The folks at Re-Wired do different things with media at different times. I think it's obvious looking at our scores. We can tell you that we understand that our behavior online is different so it makes sense that our Klout is different. Look at our profiles, and you can see we are involved in much smaller or greater numbers of networks relative to each other. 

Brian Tolle's Klout Score and Profile


Bob Moesta's Klout Score and Profile



Chris Spiek's Klout Score and Profile



Douglas Crets's Klout Score and Profile


How is Klout Measured? Should I Care?

With so many social platforms out there, and so many socially-engaged audiences out there consuming everyone's media, having an understanding of how influential one is means something these days. What it means is not exactly clear, since there are competing non-standardized standards.
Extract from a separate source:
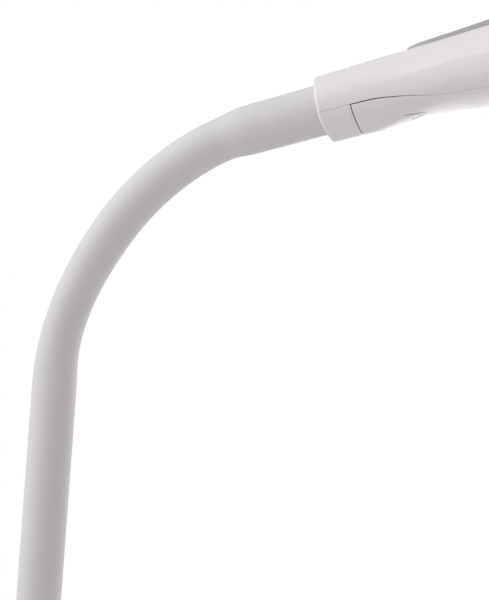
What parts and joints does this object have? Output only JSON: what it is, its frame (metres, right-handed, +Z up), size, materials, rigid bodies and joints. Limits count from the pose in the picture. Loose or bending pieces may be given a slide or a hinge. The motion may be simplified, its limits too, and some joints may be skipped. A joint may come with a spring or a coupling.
{
  "type": "arc floor lamp",
  "caption": "Floor lamp: weighted round base, straight pole, flexible neck in a soft sleeve arcing over to a slim LED head with a round collar and a raised top panel.",
  "frame": {"origin": "centre of the base's underside, on the floor", "axes": "+Z up along the pole; +X the way the neck arcs over; +Y completes the frame"},
  "size_m": [0.5519, 0.26, 1.4312],
  "materials": {
    "sleeve": "matte",
    "head_plastic": "satin",
    "panel_grey": "satin",
    "button_plastic": "satin",
    "cover_plastic": "satin",
    "stand_paint": "satin powder coat",
    "ring_plastic": "satin",
    "frosted_cover": "frosted",
    "pad_rubber": "matte",
    "plain_steel": "zinc plated",
    "bright_steel": "machined",
    "coil_steel": "wound wire",
    "cast_weight": "as cast",
    "black_plastic": "moulded",
    "inner_plastic": "moulded",
    "lead_jacket": "matte",
    "spreader_aluminium": "rolled",
    "board_white": "solder mask",
    "board_green": "solder mask",
    "chip_yellow": "phosphor"
  },
  "bodies": {
    "stand": {"base_pad": "pad_rubber", "base_plate": "plain_steel", "base_screws": "bright_steel", "base_weight": "cast_weight", "base_cover": "cover_plastic", "pole_stud": "bright_steel", "pole_nut": "bright_steel", "base_collar": "stand_paint", "power_jack": "black_plastic", "lower_pole": "stand_paint", "middle_pole": "stand_paint", "upper_pole": "stand_paint", "lower_coupling": "bright_steel", "upper_coupling": "bright_steel", "neck_socket": "ring_plastic", "stand_lead": "lead_jacket"},
    "neck_foot": {"sleeve_lower": "sleeve", "lower_ferrule": "bright_steel", "lower_ring": "bright_steel", "lead_lower": "lead_jacket"},
    "link_1": {"sleeve_link_1": "sleeve", "coil_link_1": "coil_steel", "lead_link_1": "lead_jacket"},
    "link_2": {"sleeve_link_2": "sleeve", "coil_link_2": "coil_steel", "lead_link_2": "lead_jacket"},
    "link_3": {"sleeve_link_3": "sleeve", "coil_link_3": "coil_steel", "lead_link_3": "lead_jacket"},
    "link_4": {"sleeve_link_4": "sleeve", "coil_link_4": "coil_steel", "lead_link_4": "lead_jacket"},
    "link_5": {"sleeve_link_5": "sleeve", "coil_link_5": "coil_steel", "lead_link_5": "lead_jacket"},
    "link_6": {"sleeve_link_6": "sleeve", "coil_link_6": "coil_steel", "lead_link_6": "lead_jacket"},
    "neck_top": {"sleeve_upper": "sleeve", "upper_ferrule": "bright_steel", "upper_ring": "bright_steel", "lead_upper": "lead_jacket"},
    "head": {"head_housing": "head_plastic", "collar_clamp": "head_plastic", "throat_cover": "head_plastic", "top_panel": "panel_grey", "swivel_block": "inner_plastic", "clamp_screws": "bright_steel", "head_screws": "bright_steel", "heat_spreader": "spreader_aluminium", "led_board": "board_white", "led_chips": "chip_yellow", "diffuser": "frosted_cover", "control_board": "board_green", "power_spring": "bright_steel", "dimmer_spring": "bright_steel", "head_lead": "lead_jacket"},
    "power_button": {"power_button": "button_plastic"},
    "dimmer_button": {"dimmer_button": "button_plastic"}
  },
  "joints": [
    {"name": "neck_turn", "type": "hinge", "parent": "stand", "child": "neck_foot", "pos_m": [0, 0, 1.03], "axis": [0, 0, 1], "range_deg": [-90, 90]},
    {"name": "neck_bend_1", "type": "hinge", "parent": "neck_foot", "child": "link_1", "pos_m": [0, 0, 1.2], "axis": [0, 1, 0], "range_deg": [-12.8, 4.2]},
    {"name": "neck_bend_2", "type": "hinge", "parent": "link_1", "child": "link_2", "pos_m": [0.00442, 0, 1.23068], "axis": [0, 1, 0], "range_deg": [-12.8, 4.2]},
    {"name": "neck_bend_3", "type": "hinge", "parent": "link_2", "child": "link_3", "pos_m": [0.0161, 0, 1.25944], "axis": [0, 1, 0], "range_deg": [-12.8, 4.2]},
    {"name": "neck_bend_4", "type": "hinge", "parent": "link_3", "child": "link_4", "pos_m": [0.03254, 0, 1.28581], "axis": [0, 1, 0], "range_deg": [-12.8, 4.2]},
    {"name": "neck_bend_5", "type": "hinge", "parent": "link_4", "child": "link_5", "pos_m": [0.05324, 0, 1.30896], "axis": [0, 1, 0], "range_deg": [-12.8, 4.2]},
    {"name": "neck_bend_6", "type": "hinge", "parent": "link_5", "child": "link_6", "pos_m": [0.07816, 0, 1.32747], "axis": [0, 1, 0], "range_deg": [-12.8, 4.2]},
    {"name": "neck_bend_7", "type": "hinge", "parent": "link_6", "child": "neck_top", "pos_m": [0.10675, 0, 1.33945], "axis": [0, 1, 0], "range_deg": [-12.8, 4.2]},
    {"name": "head_turn", "type": "hinge", "parent": "neck_top", "child": "head", "pos_m": [0.14523, 0, 1.34962], "axis": [0.9668, 0, 0.2554], "range_deg": [-90, 90]},
    {"name": "power_press", "type": "slide", "parent": "head", "child": "power_button", "axis": [0.2554, 0, -0.9668], "range_m": [0, 0.0012], "stiffness_N_per_m": 900, "springref_m": -0.0012, "deforming": ["power_spring"]},
    {"name": "dimmer_press", "type": "slide", "parent": "head", "child": "dimmer_button", "axis": [0.2554, 0, -0.9668], "range_m": [0, 0.0012], "stiffness_N_per_m": 900, "springref_m": -0.0012, "deforming": ["dimmer_spring"]}
  ],
  "couplings": [
    {"joint": "neck_bend_2", "follows": "neck_bend_1", "ratio": 1},
    {"joint": "neck_bend_3", "follows": "neck_bend_1", "ratio": 1},
    {"joint": "neck_bend_5", "follows": "neck_bend_4", "ratio": 1},
    {"joint": "neck_bend_6", "follows": "neck_bend_4", "ratio": 1},
    {"joint": "neck_bend_7", "follows": "neck_bend_4", "ratio": 1}
  ]
}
The tendency is to look to Klout as the social media credit agency. It should be able to objectively tell us what makes someone have a lot of Klout. However, it's unclear.

Is it:

1. Working on a big media platform?

2. The conversation one has with other social media savvy people, in blog posts, tweets, Facebook posts, or images on Instagram?

3. Is Twitter more influential than Facebook?

4. Is it a signal vs. noise thing?

There is no clear determination and the Klout website does not tell us much. In a soon to be published interview, I ask Klout's CEO about this. I will link to it here, once I publish it later this weekend.

What Makes Me Want Klout? 

Now we're getting to the nitty-gritty. We really don't know the answer. It used to be our peers. But if the users of Klout are to be believed, now it's Perks.

Our Klout consumption is being driven by our need to be recognized by brands, which makes it different than our typical desire to be known within the social media ecosystem of our peers.  My behavior online -- if I am susceptible to such suggestion and intrigue -- will make me more open to being communicative and associating with people I don't know. I will be looking for people who have the same interests, and whether I know them or not, I will engage with them in order to "influence" them or be influenced by them.

This is the system of social currency in action.

So what kind of person do I have to be to influence, and to be the target of people who wish to be influenced by me?